Well, sure. It's not like my time not in school was void of personal growth. I see where my college-graduated friends are at and I wouldn't want to be in their shoes, career wise. The time I was able to maximize during those years has put me at a competitive advantage.

Not to knock what they have done. I'm sure their education comes with many non-career benefits.


Speaking as one who holds a degree in philosophy, I concur. :)

Many of the effective developers I know of didn't have math/cs backgrounds. Music, Art, Philosophy, Languages - they're all there. Do they understand the ins and outs of all data structures and algorithms? No. Do they have the ability to break down problems and create solutions for those problems? Absolutely.


How was he able to start an immigration process without a university degree? Was it because he is from Australia and not, say, Brazil? I'd love to move to the US as well, but without a degree that's basically impossible for me.


Actually, the process is just getting started. I'm looking into a variety of paths, but I'm not going to 'really' start the process till I'm 18. From there I will likely go a J-1 route.

I would love the O-1, but I'm afraid I don't yet have enough press coverage, or letters of recommendation. Working on it.


    88% of Groom's fellow students currently have job offers on the table, with approximately 60% of those headed to start-ups and the remaining 40% mostly employed at consultancies.
If the total group size is 20, why not use actual numbers rather than percentages? I know it sounds like more using percentages, but it feels a little misleading to me.

edit: formatting.


Because 3 of the 20 were not looking for jobs. Thus it would not have made sense to use them in assessing the success.

I'm Lachy Groom, btw.


I think that's a good enough reason to not include them in the stats, but I find the use of percentages confusing over simply the raw numbers?

20 People. 3 Not Looking, so removed. It mentions your fellow students, so minus 1 more and we're down to sample size of 16. 88% of 16 is 14.08 - 14.08 people is a weird number. Maybe the maths was done including yourself, so that'd be 17... which gives us 14.96 people - so that doesn't make sense either?!?

Surely something like "Out of his fellow students 16 were looking for, and have job offers on the table. 10 of whom are headed to startups, with the other 6 mostly employed at consultancies." My numbers aren't accurate, but I think the sentence is much clearer.

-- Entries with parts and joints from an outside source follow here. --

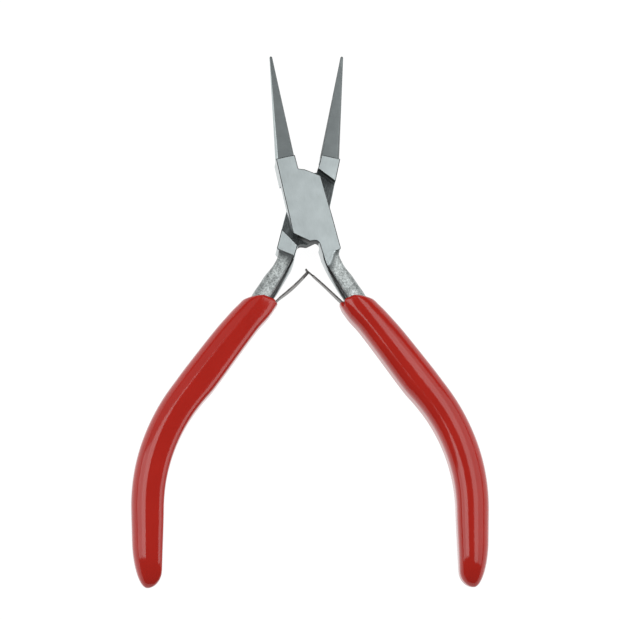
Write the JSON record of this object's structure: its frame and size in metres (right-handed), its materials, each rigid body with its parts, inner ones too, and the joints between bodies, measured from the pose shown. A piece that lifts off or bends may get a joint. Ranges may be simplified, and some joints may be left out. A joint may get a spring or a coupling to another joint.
{
  "type": "round nose pliers",
  "caption": "Round nose pliers with a lap joint, tapered round jaws, bowed handles in dipped grips and crossed leaf springs that hold them open.",
  "frame": {"origin": "on the pivot rivet's axis, in the plane of the joint's back face, on which the pliers lie", "axes": "+Y points from the joint to the jaw tips, +X to the right seen from the front, +Z out of the joint's front face"},
  "size_m": [0.0808, 0.1221, 0.009],
  "materials": {
    "polished_steel": "forged steel, polished on the joint and satin ground on the jaws",
    "red_vinyl": "glossy dipped vinyl, red",
    "spring_steel": "dark blued spring strip"
  },
  "bodies": {
    "back_half": {"back_lever": "polished_steel", "pivot_rivet": "polished_steel", "left_grip": "red_vinyl", "left_spring_foot": "spring_steel", "left_spring_rivet": "spring_steel"},
    "front_half": {"front_lever": "polished_steel", "right_grip": "red_vinyl", "right_spring_foot": "spring_steel", "right_spring_rivet": "spring_steel"},
    "left_blade": {"left_spring_blade": "spring_steel"},
    "right_blade": {"right_spring_blade": "spring_steel"}
  },
  "joints": [
    {"name": "pivot", "type": "hinge", "parent": "back_half", "child": "front_half", "pos_m": [0, 0, 0.0045], "axis": [0, 0, 1], "range_deg": [-24.8, 0], "stiffness_Nm_per_rad": 0.5, "springref_deg": 8.59},
    {"name": "left_blade_bend", "type": "hinge", "parent": "back_half", "child": "left_blade", "pos_m": [-0.00766, -0.02232, 0.0045], "axis": [0, 0, 1], "range_deg": [0, 19.7]},
    {"name": "right_blade_bend", "type": "hinge", "parent": "front_half", "child": "right_blade", "pos_m": [0.00766, -0.02232, 0.0045], "axis": [0, 0, 1], "range_deg": [-19.7, 0]}
  ],
  "couplings": [
    {"joint": "left_blade_bend", "follows": "pivot", "ratio": -0.794},
    {"joint": "right_blade_bend", "follows": "pivot", "ratio": 0.794}
  ]
}
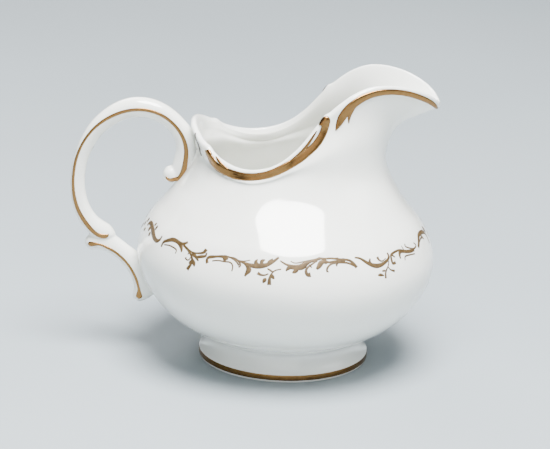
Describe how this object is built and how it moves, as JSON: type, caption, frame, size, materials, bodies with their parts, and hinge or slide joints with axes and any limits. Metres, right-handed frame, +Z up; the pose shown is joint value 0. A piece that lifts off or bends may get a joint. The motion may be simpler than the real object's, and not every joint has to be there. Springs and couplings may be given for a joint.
{
  "type": "cream jug",
  "caption": "Pot-bellied porcelain cream jug with a swept pouring lip, scrolled loop handle, foot ring and gilt scroll trim.",
  "frame": {"origin": "centre of the foot ring's resting plane", "axes": "+Z up, +X towards the pouring lip, handle at -X, symmetric about the plane Y = 0"},
  "size_m": [0.1289, 0.1046, 0.1037],
  "materials": {
    "porcelain": "gloss",
    "gilding": "polished"
  },
  "bodies": {
    "root": {"body": "porcelain", "foot_gilt_band": "gilding", "foot_ring": "porcelain", "handle": "porcelain", "handle_gilt_line_left": "gilding", "handle_gilt_line_right": "gilding", "rim_scroll_left": "gilding", "rim_scroll_right": "gilding", "spout_scroll_left": "gilding", "spout_scroll_right": "gilding", "strut_gilt_line_left": "gilding", "strut_gilt_line_right": "gilding"}
  },
  "joints": []
}
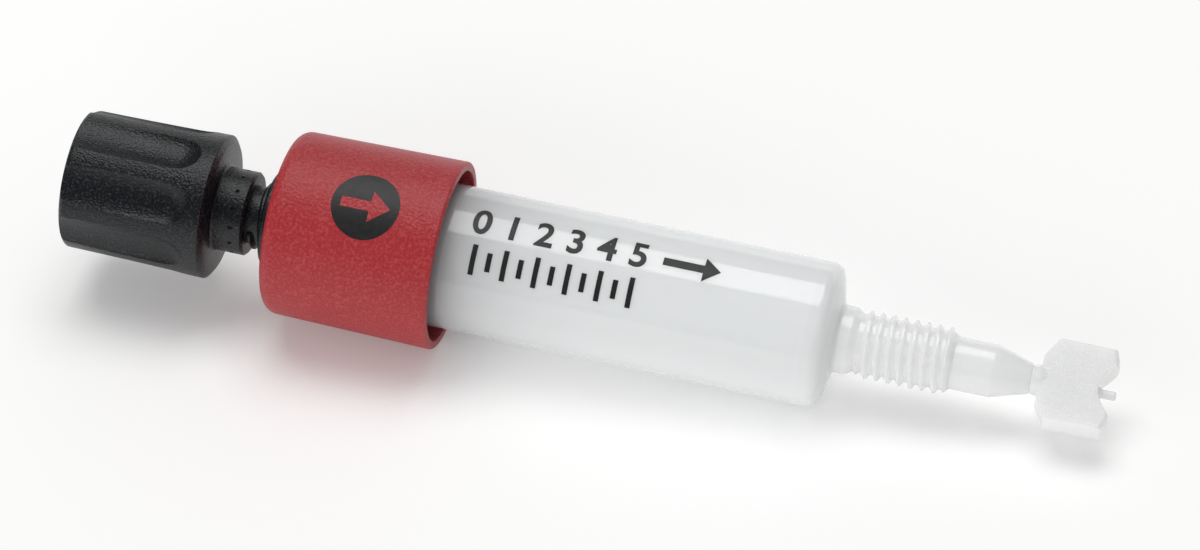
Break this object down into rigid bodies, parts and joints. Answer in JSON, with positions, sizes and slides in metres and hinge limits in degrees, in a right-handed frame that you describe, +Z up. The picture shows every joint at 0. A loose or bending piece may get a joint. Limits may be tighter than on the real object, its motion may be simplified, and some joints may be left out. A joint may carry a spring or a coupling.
{
  "type": "prepacked chromatography column",
  "caption": "Small lab column: fluted black stopper, red collar, clear tube of resin, threaded outlet with a twist-off tab.",
  "frame": {"origin": "middle of the box's underside, on the surface that the column lies on", "axes": "+X along the column from the knob to the outlet tab, +Z up, the viewer's side is -Y"},
  "size_m": [0.0738, 0.0132, 0.014],
  "materials": {
    "black_plastic": "fine spark-eroded grain, matte",
    "red_plastic": "fine grain, satin",
    "natural_plastic": "natural translucent, smooth",
    "frit": "porous, matte",
    "resin": "settled fine beads, matte"
  },
  "bodies": {
    "column": {"barrel": "natural_plastic", "collar": "red_plastic", "top_adapter": "black_plastic", "top_frit": "frit", "packed_bed": "resin", "bottom_frit": "frit"},
    "stopper": {"inlet_stopper": "black_plastic"}
  },
  "joints": [
    {"name": "stopper_out", "type": "slide", "parent": "column", "child": "stopper", "axis": [-0.9981, 0, 0.062], "range_m": [0, 0.0065]}
  ]
}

This is an aside though, congrats on being brave enough to go off to another country to do this - never an easy choice, though sometimes here on HN it comes across as not-a-big-deal.


We provided the author of this story, and all other stories all the numbers. I guess the percentages just are easier to write about!

Thanks for the compliment! It was a crazy ride.


Leading with the percentage is an editorial choice that implies that the model might scale; anyone who lands a spot in one of these groups has a 90% chance of getting a decent paying job the day after the program ends.

If you use the absolute headcounts then you waste headline space and you admit the statistically insignificant sample size.


Is there anything like this for Django?


I would be very surprised to see it. This school is an outgrowth of the unusual demand for Rails-specific talent amongst VC-oriented startups in SV and NYC. Django has maybe a third [1] of the cachet of presence in that particular niche. Note that this is not intended as a statement of the relative merits of the two frameworks.

[1] I got those numbers by skimming the last six "Who's Hiring?" threads.


What "who's Hiring" threads? Can you link me? (still new to HN)



What would living expenses be like in SF for 10 weeks?


I'd budget like $1000-$1200/ month. I paid $900/month just for rent when I went through the program. And eating at restaurants is an easy $20/day on the low-low end. $20*30 = $600/month. That's already $1500/month. If you're really diligent, you can cut a lot of the food cost by going to 2-3 meetups every week and getting free meals. Or eating the $5 special at Subway every single day every single meal like I did. (I may never eat a Tuna Jalapeno sub again in my life.)